To make provision for the administration of the estates of deceased persons, minors and lunatics and of derelict estates and to regulate the rights of beneficiaries under mutual wills made by persons married in community of property.’


[27] Section 3 of the 1935 Proclamation provides the ambit of the proclamation by identifying two categories of persons to which it does not apply. The first is under paragraph (a) relating to the property belonging to ‘any person belonging to and serving with any of Her Majesty’s regular naval, military or air forces who dies within the Territory while on service.’ Paragraph (b) of s 3 states:


(b) to the estates of Africans which shall continue to be administered in accordance with the prevailing African law and custom of the Territory: Provided that such law and custom shall not apply to the estates of Africans who have been shown to the satisfaction of the Master to have abandoned tribal custom and adopted a European mode of life, and who, if married, have married under European law.”


[28] The effect of the proviso can be summed as follows:

(a) customary law does not apply to the estate of a Mosotho who has abandoned tribal customs and adopted a European lifestyle;

(b) customary law does not apply to the estate of a Mosotho married under European law;

(c) once it is established that a deceased is Mosotho, the 1935 Proclamation does not apply unless it is shown ‘to the satisfaction of the Master’ that either of (a) or (b) apply. In other words, the onus rests on the person who seeks to exclude the estate of a Mosotho from customary law to satisfy the Master that the estate should be administered under the 1935 Proclamation.

(d) the question whether a Mosotho abandoned tribal custom or married under European law is one to be decided by the Master;

(e) once the Master decides that a deceased Mosotho abandoned tribal customs or married under European law, the estate is to be administered in terms of the 1935 Proclamation.

(f) if the Master decides that a Masotho had not abandoned tribal customs or did not marry under European law, the estate is to be administered under customary law.

(g) either decision under (d) and (f) can be challenged in the High Court.

[29] It follows that if the Master decides that a Mosotho’s estate falls to be administered under the 1935 Proclamation, its provisions apply both as to the administration machinery (such as the appointment of an executor) and the rights to inheritance.

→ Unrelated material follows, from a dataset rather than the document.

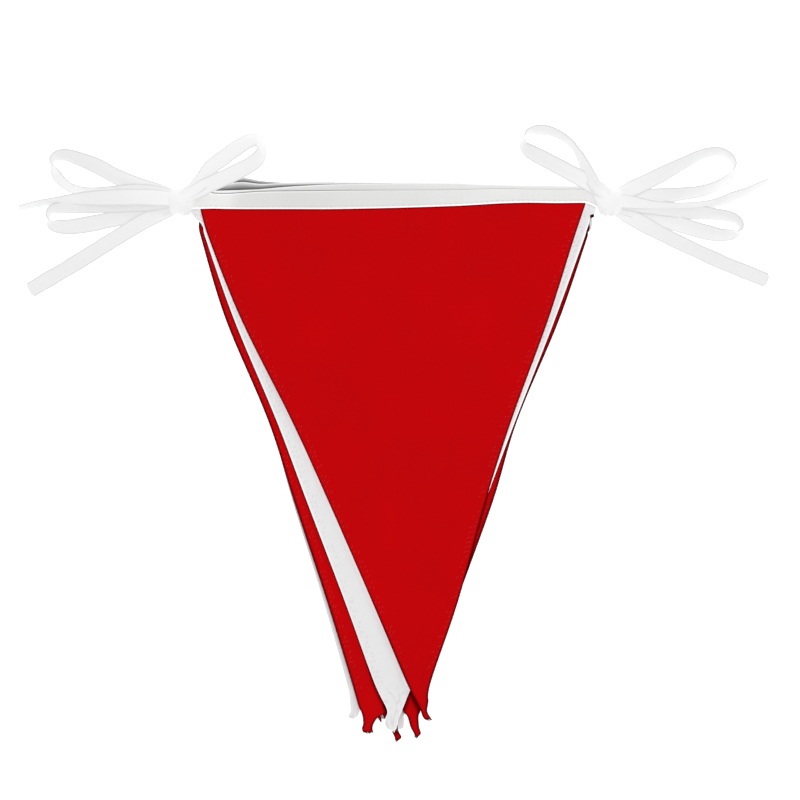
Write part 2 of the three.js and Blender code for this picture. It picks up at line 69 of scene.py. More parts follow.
# Front to back, in millimetres. left and right are the two sides at the levels, a shoulder has
# places between a corner and the first level, tail has the rows below the levels (height, left
# and right side), and a shred is torn cloth at the tip: its root's ends, height and end point.
PENNANTS = [
    {
        "colour": "red",
        "corners": (-97.2, 95.2),
        "left": (-92.5, -76.5, -51.5, -33.3, -11.5, 5.5),
        "right": (89, 76.3, 58, 45.3, 31.5, 18),
        "tail": [(-134.6, 10.7, 16.6), (-139, 12.9, 16), (-141.6, 13.8, 17.2), (-143.4, 15.0, 18.5)],
    },
    {
        "colour": "white",
        "corners": (-103.6, 100.9),
        "left_shoulder": [(-101.8, 109), (-98.9, 105.8), (-96.8, 104), (-95.3, 101.2)],
        "right_shoulder": [(99.7, 108.6), (97.5, 107.2), (96.8, 104.4), (95.1, 99.8)],
        "left": (-94.1, -80, -59, -44, -25, -10.5),
        "right": (94, 79.5, 60, 45, 26, 9.3),
        "tail": [
            (-138, -4, 3.7), (-142.4, -4.6, 1.9), (-145.4, -5, 1.1), (-147.8, -3.9, 0.6),
            (-148.8, -2, 0),
        ],
    },
    {
        "colour": "red",
        "corners": (-96.9, 99),
        "left_shoulder": [(-97.8, 104.6)],
        "right_shoulder": [(99.3, 107.6), (96.8, 105.4), (97.2, 102.4), (96.2, 99.2)],
        "left": (-96.5, -84.3, -63.3, -50.5, -34, -21.8),
        "right": (93.6, 77, 56, 39, 17, -1.5),
        "tail": [
            (-136, -18.4, -5), (-139.6, -16.8, -4), (-142, -16.1, -8.4), (-145.6, -15.8, -10.8),
            (-147.8, -16.5, -11.3), (-149.9, -15.8, -10.8),
        ],
        "shreds": [((-9.6, -7.2), -141, (-6.9, -144.6)), ((-6.6, -4.1), -139.4, (-5, -142.9))],
    },
    {
        "colour": "white",
        "corners": (-99, 98),
        "right_shoulder": [(98.6, 105.4), (97.9, 101.6), (95, 98.4)],
        "left": (-96, -83, -62.8, -51.3, -36, -24.6),
        "right": (86, 68, 45.5, 27.5, 5, -13.5),
        "tail": [
            (-130.4, -23, -16.5), (-136.7, -22.5, -17.6), (-139.8, -22.5, -17.8), (-142, -23.6, -19),
            (-143, -22.8, -20.6),
        ],
    },
    {
        "colour": "red",
        "corners": (-98, 96.5),
        "right_shoulder": [(96.2, 104), (96.4, 100)],
        "left": (-90.5, -74.5, -54, -37.5, -17, -1),
        "right": (95.5, 81.8, 61, 49, 31, 17.4),
        "tail": [
            (-138.5, 3.9, 12.8), (-141.7, 6.2, 11.7), (-147.2, 7.9, 12), (-150.4, 9.6, 12.9),
            (-152.2, 9.9, 11.2),
        ],
    },
    {
        "colour": "white",
        "corners": (-97.5, 96),
        "left": (-91.2, -76, -57, -42, -23, -6.3),
        "right": (89, 75, 57.5, 43, 27, 12.2),
        "tail": [(-140, 0.9, 5), (-143.7, 0.9, 4.7), (-148.2, 1.6, 4.3)],
    },
    {
        "colour": "red",
        "corners": (-97, 96),
        "left": (-91.5, -77, -59, -44.5, -26.5, -11.2),
        "right": (88.5, 74, 56, 41, 22, 9.5),
        "tail": [(-145, -2.7, 2.3), (-149, -1.6, 1.6), (-152.2, -0.1, 3.2), (-153.9, 0.1, 1.6)],
    },
    {
        "colour": "white",
        "corners": (-97, 95),
        "left": (-91.5, -77.5, -60, -46, -28.5, -13),
        "right": (87, 71, 52, 36.5, 16, 1.5),
        "tail": [(-138.7, -7.4, -3.8), (-143.2, -8, -4)],
    },
]
LAST = len(PENNANTS) - 1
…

[30] The conclusion above shows that the appellant’s ground of appeal that the High Court should have assumed jurisdiction and determined which legal regime applied to the deceased parents’ estate, is bad in law. That is a matter for the Master, in the first instance.


[31] The only issue that remains is whether the High Court erred in granting condonation for the late-reporting of the deaths.

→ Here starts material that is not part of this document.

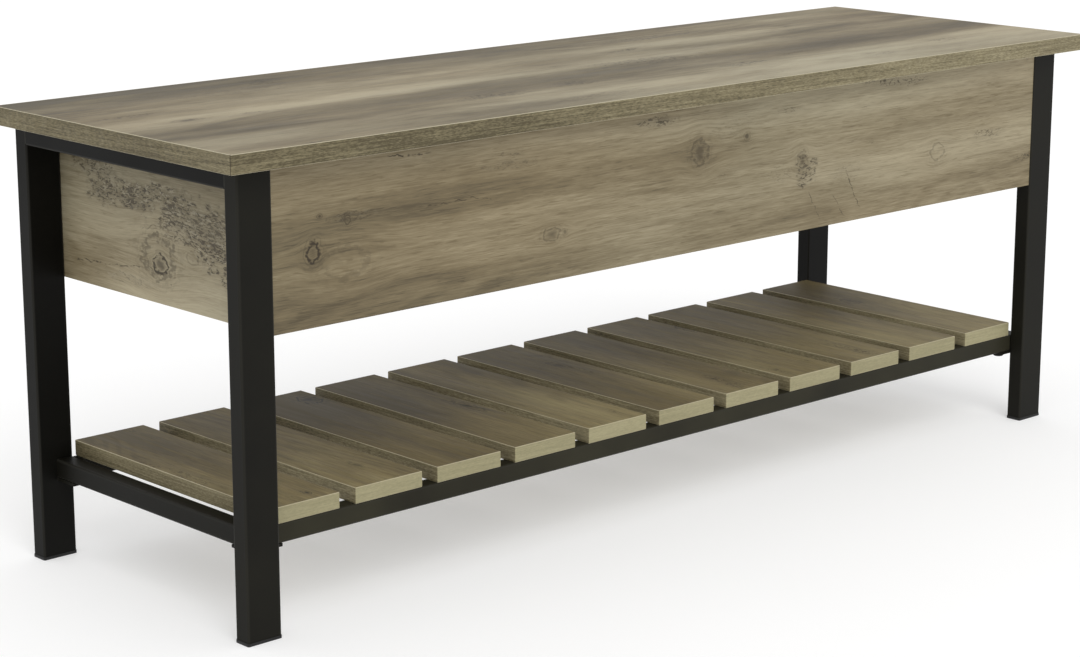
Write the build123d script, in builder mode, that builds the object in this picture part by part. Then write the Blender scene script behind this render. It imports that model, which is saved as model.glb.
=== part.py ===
from build123d import *
import os
from math import asin, degrees, hypot, radians, sin, sqrt

# Lift-top storage bench with a slatted shoe shelf, in millimetres.
# X runs along the bench, Y from front to rear and Z up. The origin is on the
# floor, in the middle of the outline of lid and hinges.

# ---- Lid --------------------------------------------------------------------
lid_length = 1219.2
lid_depth = 381.0
lid_thickness = 18.0
seat_height = 457.2
edge_band = 1.0
end_overhang = 22.6
front_overhang = 24.0
lid_gap = 1.5                   # between frame and lid, taken up by the bumpers
bumper_radius = 6.0
bumper_free_play = 0.2

# ---- Frame tubes ------------------------------------------------------------
tube_width = 38.0
tube_depth = 19.0
tube_wall = 1.2
tube_corner = 2.0
shelf_tube = 19.0
shelf_underside = 82.5
foot_flange = 3.0
foot_lip = 0.4                  # how far a foot stands proud of its tube
plug_length = 16.0
plug_clearance = 0.1

# ---- Boards of the storage box ------------------------------------------------
board = 15.0
box_height = 153.7
panel_recess = 1.5              # panels lie this far behind the leg faces
bottom_recess = 10.0
rear_panel_drop = 0.7           # room above the rear panel for the lid leaves

# ---- Shelf slats --------------------------------------------------------------
slat_count = 11
slat_gap = 19.0
slat_thickness = 16.0
slat_end_gap = 3.0
slat_edge_round = 1.0
slat_screw_radius = 2.0
slat_screw_head = 4.0
slat_screw_bite = 11.0

# ---- Shelf corner plates --------------------------------------------------------
plate_length = 36.5
plate_depth = 29.0
plate_thickness = 3.0
plate_chamfer = 10.0
shelf_bolt_inset = 28.0         # from the end face of the shelf frame
shelf_bolt_rise = 14.0

# ---- Hinges -------------------------------------------------------------------
hinge_length = 60.0
hinge_inset = 130.0             # hinge centre to the inner face of the end panel
knuckle_count = 5
knuckle_radius = 3.5
knuckle_gap = 0.4
hinge_offset = 4.0              # hinge axis to the faces that carry the leaves
leaf_thickness = 1.5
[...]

[32] Section 13 of the 1935 Proclamation states:


13. (1) Whenever any person dies within the Territory leaving therein any property or a will, the nearest relative or connection of the deceased at or near the place of death, or in default of any such near relative or connection, the person who at or immediately after the death has the control of the premises at which the death occurs, shall within fourteen days thereafter cause a notice of death to be framed in the form “A” in the First Schedule to this Proclamation, and shall cause that notice, signed by himself, to be delivered or transmitted –

  1. if the death occurs in the district wherein the office of the Master is situate, to the Master; or

  2. if the death occurs in any other district, to the District Commissioner of that district, in which case the notice shall be accompanied by a true copy thereof.



[33] The proposition that the High Court lacks jurisdiction to grant condonation for non-compliance with s 13 (1), implies that once a failure has occurred an estate remains in limbo and people can deal with it is as they please. That can lead to lawlessness.


[34] Section 110 of the 1935 Proclamation makes a failure to report a death a criminal offence subject to a fine or imprisonment in default. The statute therefore provides a remedy for a failure to report and that excludes the inference that failure is to result in voidness.


[35] The first and second respondents explained why the deaths were not reported. On his own admission, the appellant had assumed dominion over the assets of the joint estate. It appears to me that he too was under a legal duty to report the deaths in terms of s 13 (1). If we are to accept his argument, the estate should remain unreported to the Master so that he benefits from his failure to comply with the law.



Disposal

[36] The question whether the deceased parents abandoned tribal customs or married under European law remains undetermined by the Master. A very peculiar feature of this case is that neither party states in the pleadings whether the deceased parents were married according to customary law or under European law. For a proper and orderly administration of the deceased parents’ joint estate that issue has to be decided. It is the Master who is clothed with that jurisdiction. In order for that to occur, the deaths must be reported to the Master. The High Court decided in favour of the first and second respondents on both questions.

[37] It is only if the Master makes a determination that the deceased parents abandoned tribal customs or married under European law that an executor may be appointed in terms of the 1935 Proclamation. Although asked to do so, Monapathi J quite properly refused to grant an order appointing an executor.

[38] The High Court’s order of 25 November2020 is sound in law and cannot be interfered with.


[39] There is no cross-appeal in respect of the costs order that each party bear its own costs. That order should therefore also stand.


[40] In respect of the appeal, the first and second respondents have achieved success and are entitled to their costs.


Order

[41] The appeal is dismissed, with costs.


__________________________

P.T. DAMASEB

ACTING JUSTICE OF APPEAL


I agree:

__________________________

P. MUSONDA

ACTING JUSTICE OF APPEAL


I agree:

__________________________

J VAN DER WESTHUIZEN,

ACTING JUSTICE OF APPEAL



For the Appellant: Mr M.S. Rasekoai


For the Respondent: Mr T Matooane

1 2007-2008 LAC 194 at 201 para [18].